Other developments in the U.S. are impacting higher education and the labour market. The sharp birthrate decline around 2008 means that now, 18 years later, there’s a drop in traditional age college student enrolment. According to NAFSA enrolment statistics, United States international student college enrolment declined significantly in 2025-26 after years of an upward trend.
Various U.S. federal policies could also impact international student enrolment rates, the ability to acquire visas, and ultimately opportunities for careers in the U.S. for international early talent. Despite these new pressures on the American higher education system, American employers till value higher education with only about a quarter of employers discussing or removing degree requirements for entry-level roles according to NACE’s 2025 Recruiting Benchmarks.
When navigating a tight labour market anywhere in the world, candidates may find employers to have more selective criterion, and respond by adjusting how they position themselves. For example, in the United States, many employers look at internship experience as a candidate differentiator. It’s worth considering the relationship between demand for talent and selection criteria and how to create strategies that prepare early talent to compete effectively.
2. Tricky internships
Around the world, internships bridge the college experience to the world of work and are leveraged to build the early talent pipeline by converting college student interns into full-time hires.
For many U.S. employers, internships are an important piece of the early talent pipeline: Current NACE benchmarks show 51% of interns converting to full-time hires, illustrating why most employers consider internships their best recruiting tool.
While internships are central to the success of many organisations’ early talent strategy, not all internships are created equally. In fact, NACE has consistently found that paid internships have the greatest ROI for students, resulting, in general, in more job offers and higher starting salaries (NACE’s Unpaid Is Unfair campaign was an effort to build awareness and effect change).
Paid verses unpaid internships are influenced by culture, policies, laws and regulations, and the economy, so it’s not always relevant to local labour markets. However, there may be aspects of internships or experiential learning that intentionally or inadvertently hinder the success of early talent. Efforts to identify those aspects and champion change have been well received in the U.S..
3. Skills-based hiring
U.S. employers are leaning into skills-base hiring, using competency-based job descriptions, assessment tools for screening, and skills-based interview rubrics.
Early talent who successfully traverse the skills-based hiring process are able to acquire and articulate their skills - often referred to as ‘competencies’ in higher education - that employers value.
U.S. colleges recognise that need: In a recent poll, 83% use NACE’s career readiness competencies to help their students prepare for the world of work. To support that effort, NACE created a tool to help students, career professionals, and employers gauge competency development.
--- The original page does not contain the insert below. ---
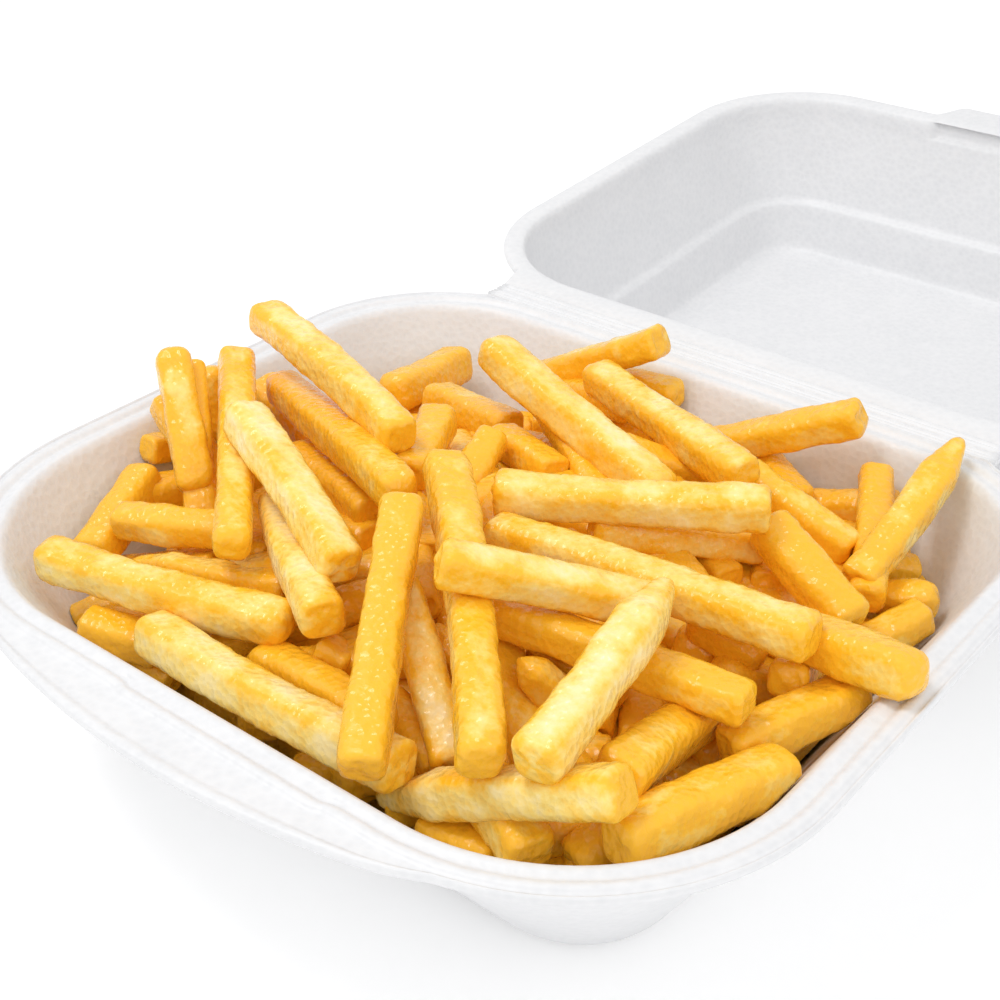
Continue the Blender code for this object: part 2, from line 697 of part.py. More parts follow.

Discovering which skills employers in your area value and then preparing students accordingly is key. Globally, skills-based hiring expands the talent pool by more than six times, expands workforce demographics such as female representation, and benefits early talent, including Gen Zers, in most countries.
4. AI
The obvious good news is humans have value. Although AI is used both within the workforce and to develop it, it is currently not replacing entry-level professional jobs in a significant way. In fact, more than 60% of organisations said they do not expect to replace entry-level jobs with AI while more than one-quarter are discussing how AI might be used to augment them.
Meanwhile, in a recent survey, only about 15% of employers have had or are in discussions about actually replacing talent with AI. Instead of replacement, the global labour market is responding with the emergence of totally new AI careers, such as roles in prompt engineering, AI ethics and governance, AI machine learning support and quality assurance, and more.
Aware of this trend, nearly 90% of American new graduates feel that AI has some level of importance for their future career (NACE Student Survey 2025). And, they’re right: Data show that generative AI job postings have risen sharply, with a 75-times increase from April 2022 to April 2024.
AI also has a place in recruiting: Among employers responding to a recent NACE benchmark survey, 22% said they are using AI as an assistive recruiting tool and another 22% expect to do so within the next year.
Conversely, as employers ramp up the use of AI in their recruiting process, a surprising 67% of students responding to our annual student survey said they haven’t used AI in their job search, due mostly to ethical concerns, lack of expertise, and ironically, concerns about prospective employer reaction.
Perspective is important. Although AI-related jobs have increased rapidly, they are still a tiny portion of total job postings at just 2% in the United States and just 0.12% of all global job postings, up from .002% two years prior.
As the new landscape matures, we will likely see a balance between employers using AI to recruit for jobs and new graduates using AI to seek them. In all, these trends are pointing to a very competitive and increasingly complicated hiring landscape in the US.